Chloride penetration into cementitious mortar at early age
J. Caballero 1, R.B. Polder1,2, G.A. Leegwater2, A.L.A. Fraaij1
1 Delft University of Technology, Section of Materials and Environment, Faculty of Civil Engineering and Geosciences, Delft, the Netherlands
2 TNO Technical Sciences, Structural Reliability, Delft, the Netherlands
Modern service life design methods for concrete structures use chloride diffusion data as an input parameter. Abundant data exist for concrete at 28 days and, to a lesser extent, at later ages. This paper presents chloride diffusion data for mortar at ages between 1 day and 28 days age.
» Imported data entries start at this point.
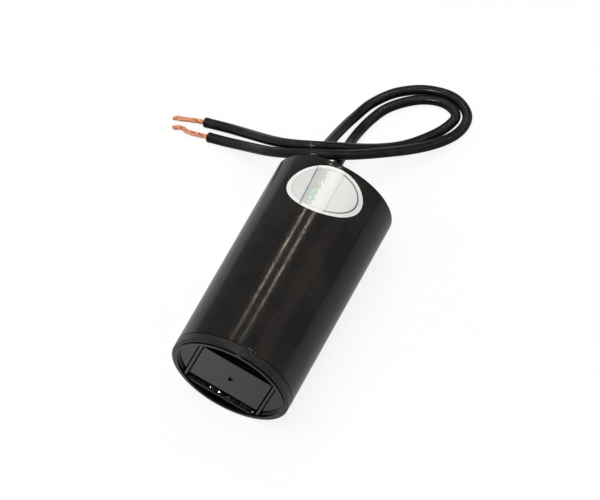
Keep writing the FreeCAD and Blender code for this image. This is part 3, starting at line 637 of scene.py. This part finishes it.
# Resin that crept up the cross bar of the lid: the section, smoothed, swept along the bar and
# pushed outward by lumps, each a bell of its own width at a random place.
def creptResin():
    rng = np.random.default_rng(5)
    section = np.repeat(np.array(bead["section"]), 4, axis=0)
    for _ in range(6):
        section = (np.roll(section, 1, axis=0) + section * 2 + np.roll(section, -1, axis=0)) / 4
    along = np.linspace(-1, 1, 420)
    u = (along * bead["reach"])[:, None]
    taper = np.clip((1 - np.abs(along)) / 0.02, 0, 1)[:, None] ** 0.5
    lift, depth = section[:, 0][None, :], section[:, 1][None, :]
    bulge = np.zeros((len(u), lift.shape[1]))
    for place in rng.uniform(-11.5, 11.5, bead["lumps"]):
        wide, deep = rng.uniform(0.14, 0.36), rng.uniform(0.65, 2.2)
        tall = bead["height"] * rng.uniform(0.25, 1.0)
        bulge += tall * np.exp(-(((u - place) / wide) ** 2 + ((depth - deep) / wide) ** 2))
    upward = np.clip(lift / 0.3, 0, 1)
    lift = lift + np.minimum(bulge, 0.55) * upward
    # flat-topped drops that mirror the key lamp: a tilted plane that falls away past its rim
    for place, deep, wide in bead["drops"]:
        away = np.sqrt((u - place) ** 2 + (depth - deep) ** 2)
        top = 0.9 + 0.101 * (u - place) + 0.431 * (depth - deep) - 3 * np.maximum(away - wide, 0)
        lift = np.where(upward > 0.9, np.maximum(lift, top), lift)
    lift = lift * taper
    turn = math.radians(bead["turn"])
    across = np.array((math.cos(turn), 0.0, -math.sin(turn)))
    above = np.array((math.sin(turn), 0.0, math.cos(turn)))
    grid = (u[:, :, None] * across + (bead["foot"] + lift)[:, :, None] * above
            + (bead["lip"] + depth + 0 * lift)[:, :, None] * np.array((0.0, 1.0, 0.0))
            + np.array((0.0, 0.0, axisHeight))) * mm
    return meshObject("crept_resin", [gridFaces(grid, capEnds=True)], beadResin)


creep = creptResin()
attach(creep, "root")
print("stage: resin bead made")

table = {"half": 3.0, "paint": "#ecebe9", "clean": "#f0efed", "near": "#cdccca",
         "far": "#5c5a58", "fade": (150.0, 900.0), "shadeSide": (-18.0, 10.0, 0.0, 0.26),
         "glow": 1.01, "cameraShare": 0.87, "mirrorShare": 0.95}


# Matt white paint: the camera sees it nearly white with a soft shadow on it, and black plastic
# mirrors a glow painted as a table that darkens with distance and toward +x: painted shade.
def mattTable():
    material, add = startMaterial("matt_white_table")
    path = add("LightPath", {}, None)
    here = inMillimetres(add)
    uneven = add("TexNoise", {"Vector": here, "Scale": 1 / 30, "Detail": 2.0,
                              "Roughness": 0.5})
    brushed = add("MapRange", {"Value": uneven, **fromTo(0.3, 0.7)})
    paint = layTones(add, shade(table["paint"]), ((brushed, 1.0, table["clean"]),))
    matt = add("BsdfDiffuse", {"Color": paint})
    away = add("VectorMath", {0: here}, "Value", operation="LENGTH")
    fade = add("MapRange", {"Value": away, **fromTo(*table["fade"])})
    rightward = add("SeparateXYZ", {0: here}, "X")
    shaded = add("MapRange", {"Value": rightward, **fromTo(*table["shadeSide"])})
    seen = path.outputs["Is Camera Ray"]
    colour = layTones(add, shade(table["near"]), (
        (fade, 1.0, table["far"]), (shaded, 1.0, "#000000"), (seen, 1.0, "#ffffff")))
    glow = add("Emission", {"Color": colour, "Strength": table["glow"]})
    mirrored = add("Math", {0: path.outputs["Is Glossy Ray"],
                            1: path.outputs["Is Transmission Ray"]}, operation="MAXIMUM")
    shares = [add("Math", {0: ray, 1: share}, operation="MULTIPLY")
              for ray, share in ((seen, table["cameraShare"]), (mirrored, table["mirrorShare"]))]
    share = add("Math", {0: shares[0], 1: shares[1]}, operation="MAXIMUM")
    add("OutputMaterial", {"Surface": add("MixShader", {0: share, 1: matt, 2: glow})}, None)
    return material


half = table["half"]
floorMesh = bpy.data.meshes.new("floor")
floorMesh.from_pydata([(-half, -half, 0), (half, -half, 0), (half, half, 0), (-half, half, 0)],
                      [], [(0, 1, 2, 3)])
floorMesh.materials.append(mattTable())
floor = bpy.data.objects.new("floor", floorMesh)
bpy.context.scene.collection.objects.link(floor)


# A rectangular lamp at spot facing target, with its long side along a direction.
def lamp(name, spot, target, size, power, colour, along=(1, 0, 0)):
    data = bpy.data.lights.new(name, "AREA")
    data.shape = "RECTANGLE"
    data.size, data.size_y = size
    data.energy = power
    data.color = shade(colour)[:3]
    made = bpy.data.objects.new(name, data)
    bpy.context.scene.collection.objects.link(made)
    away = (Vector(spot) - Vector(target)).normalized()
    long = Vector(along)
    long = (long - away * long.dot(away)).normalized()
    made.matrix_basis = Matrix((long, away.cross(long), away)).transposed().to_4x4()
    made.location = spot
    return made


# powers in watts; the panels' are per metre of width; world and horizon are strengths
light = {"strip": 0.19, "panel": 0.28, "fill": 42.0, "key": 1.4, "world": 0.3, "horizon": 0.1,
         "stripSlope": (0.0, 0.93, -0.37), "panelPlace": (0.57, 0.45, 0.7)}

# two narrow strips give the paired lines along the case, nested panels its soft right side
for name, x, z in (("strip_left", -0.290, 0.856), ("strip_right", -0.035, 0.896)):
    lamp(name, (x, 0.468, z), (0, 0.03, 0.03), (0.12, 0.03), light["strip"], "#fff1dc",
         light["stripSlope"])
for name, width in (("panel_wide", 0.4), ("panel_middle", 0.26), ("panel_core", 0.13)):
    lamp(name, light["panelPlace"], (0, 0, 0.03), (width, 0.5), light["panel"] * width,
         "#ffdccb")
# the fill lights matt surfaces alone, so the black ones mirror only strips, panels and key
fill = lamp("fill", (-0.3, -0.2, 2.2), (0, 0.03, 0.0), (1.6, 1.6), light["fill"], "#fffdf9")
fill.visible_glossy = False
lamp("key", (0.09, -0.42, 0.98), (0, -0.03, 0.02), (0.09, 0.06), light["key"], "#fffaf6")

# the room: dimmer toward the front right and low behind, plain white to the camera
world = bpy.data.worlds.new("studio")
bpy.context.scene.world = world
world.use_nodes = True
world.node_tree.nodes.clear()
add = partial(addNode, world.node_tree)
toward = add("TexCoord", {}, "Generated")
front = add("VectorMath", {0: toward, 1: (0.6, -0.8, 0.0)}, "Value", operation="DOT_PRODUCT")
level = add("MapRange", {"Value": front, **fromTo(0.15, 0.75, light["world"], light["horizon"])})
behind = add("SeparateXYZ", {0: toward}, "Y")
behind = add("MapRange", {"Value": behind, **fromTo(0.58, 0.8, 1.0, 0.35)})
level = add("Math", {0: level, 1: behind}, operation="MULTIPLY")
room = add("Background", {"Color": shade("#fbfcff"), "Strength": level})
white = add("Background", {"Color": (1, 1, 1, 1), "Strength": 1.0})
seen = add("LightPath", {}, "Is Camera Ray")
both = add("MixShader", {0: seen, 1: room, 2: white})
add("OutputWorld", {"Surface": both}, None)
bpy.context.scene.view_settings.view_transform = "Standard"
print("stage: stage set")
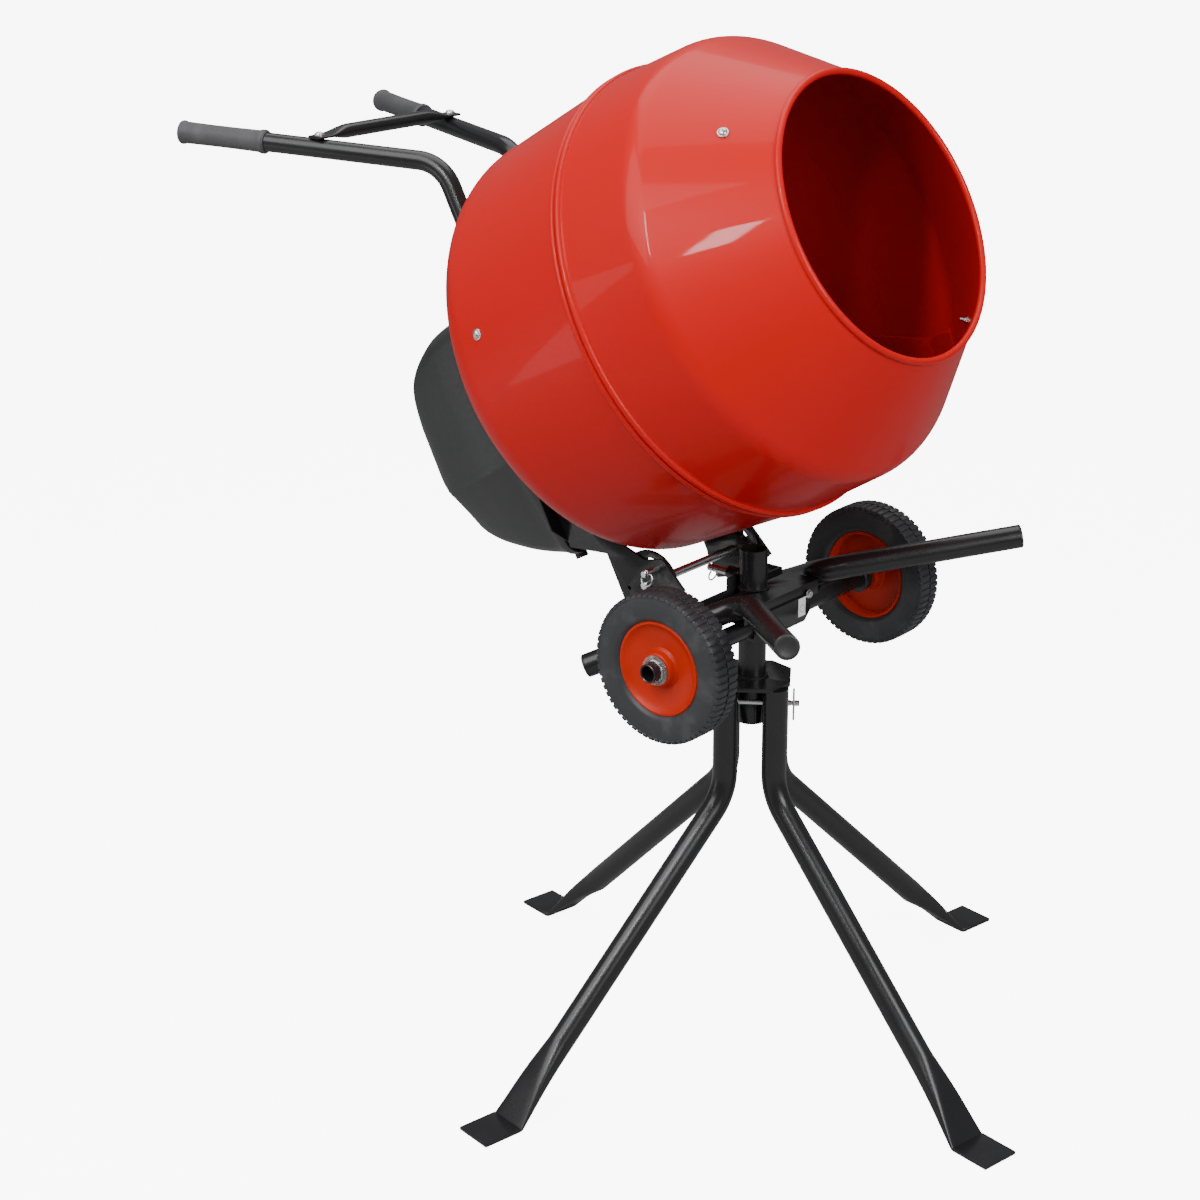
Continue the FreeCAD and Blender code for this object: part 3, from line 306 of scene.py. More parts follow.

Rapid Chloride Migration (RCM) and natural diffusion tests are performed on mortar specimens made with Portland (CEM I) and Blast Furnace Slag (CEM III/B) cement with w/c 0.50. The results show that mortar at a young age has a relatively high chloride migration coefficient. The value for CEM I at day 1 is one order of magnitude larger than at 28 days age, for CEM III/B this value is even two orders of magnitude larger. In the first two weeks, the value drops rapidly and more strongly for Blast Furnace Slag cement. The experimental data was used to model the chloride ingress up to 50 years with and without exposure to chloride at young ages. Modelling shows that the effect of exposure at young age is significant but relatively small when compared to the chloride ingress during the whole service life of concrete.